Милый Виссарион Григорьевич! Вам до последней степени кажется невероятным мое долгое молчание. Восемнадцать дней я живу в Москве, и к вам еще ни слова. Да мне самому это уже, наконец, показалось очень странным; но или так у меня в натуре, или, поехавши из Питера, мне было очень горько. Расстаться с вами прежде было делом обыкновенным; теперь не так. А как долго не мог привыкнуть, что уехал: еду, в Москве, — и вас со мною нет. Питер меня, в нынешнее мое житье в нем, меньше привязывал: мало я в нем оставил, меньше он во мне. Проигрыш дела также сильно подавил меня, хоть я и молчал, и он- то был больше виною моего молчанья. У меня, вы знаете, было другое дело в Москве. С первых дней приезда я занялся им, оно переменило было свой ход. Надо приложить силы и время, — и десять дней как не было. Теперь оно кончено, и, слава Богу, хорошо. Письма князя Вяземского имели полный успех; без них я бы ничего не сделал: и хлопоты и труды пропали бы напрасно. После десяти дней я собирался писать каждый день к вам, но так пришло ко мне время хорошо, такая полная жизнь вдруг посетила мою грудь, что я подобной не видал давно, давно… Мне не хотелось упустить эту пору, — за карандаш и начал кропать стишонки. Их все посылаю с этим письмом к вам; прочтете, — увидите, что время шло у меня не даром. Но, кроме этого всего, я к вам теперь писать часто как-то не могу, сделалось тяжельше; все собираешься, хочешь написать и больше, и лучше, и оставлялось до завтра; завтра — опять тоже; и я уверен, что и теперь пишу к вам так же, как бы написал вчера и третьего дни. Но что ж делать? — Я человек, подвержен общей слабости подобных мне людей.
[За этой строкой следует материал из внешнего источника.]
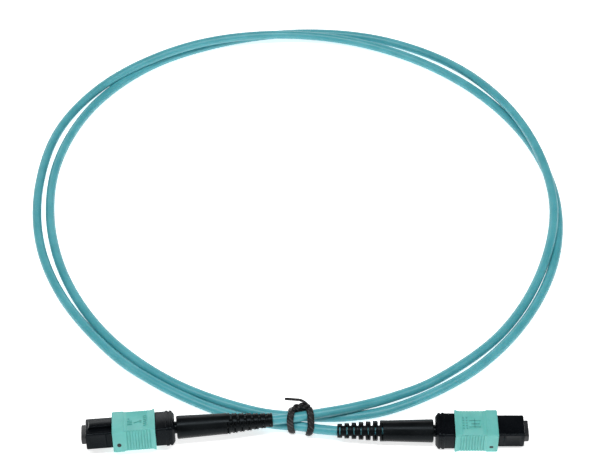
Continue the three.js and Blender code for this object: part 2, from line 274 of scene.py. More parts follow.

Однако, несмотря на худой ход моего дела сначала, все-таки, как говорили с вами, что во вторник вечером я успел быть у Василия Петровича, и у нас с ним начался разговор о вас и шел за полночь далеко. Говорил ему обо всем: где вы живете, как вы живете, с кем вы живете и проч. и проч. Он обо всем слушал с полным к вам участием, — да иначе и нельзя было, — и совсем согласен с вами. А как он, любить вас? Этот вопрос совсем лишний. Из прежней апатии своей он почти вышел; остаются в ней и еще кой-какие части прежних впечатлений, да уж действуют легко и, кажется, скоро совсем улетучатся в ничто, — и хорошо будет. Я прежде не знал этого, и потому он казался мне иногда странен. Но, впрочем, он ко мне гораздо лучше. Я подозреваю, что виною этого вы. Вы что-то мне об этом, помню, намекнули; за что вас благодарю, и вместе, если бы вы мне об этом сказали тогда, я бы попросил вас не говорить ни слова. Подобные вещи не очень удобны: или мы можем отяготить человека противу его желаний, или вовсе оттолкнуть рекомендованного человека. И я сначала бывал у него не очень часто, несмотря на то, что он был ко мне всегда хорош; но потом увидел, что, кроме всего сказанного и переданного, есть у него свое для меня местечко, особенное; тут мне стало легче, и я бывать начал чаще. Красов у него живет в доме, и они сжилися, — и Красову очень хорошо.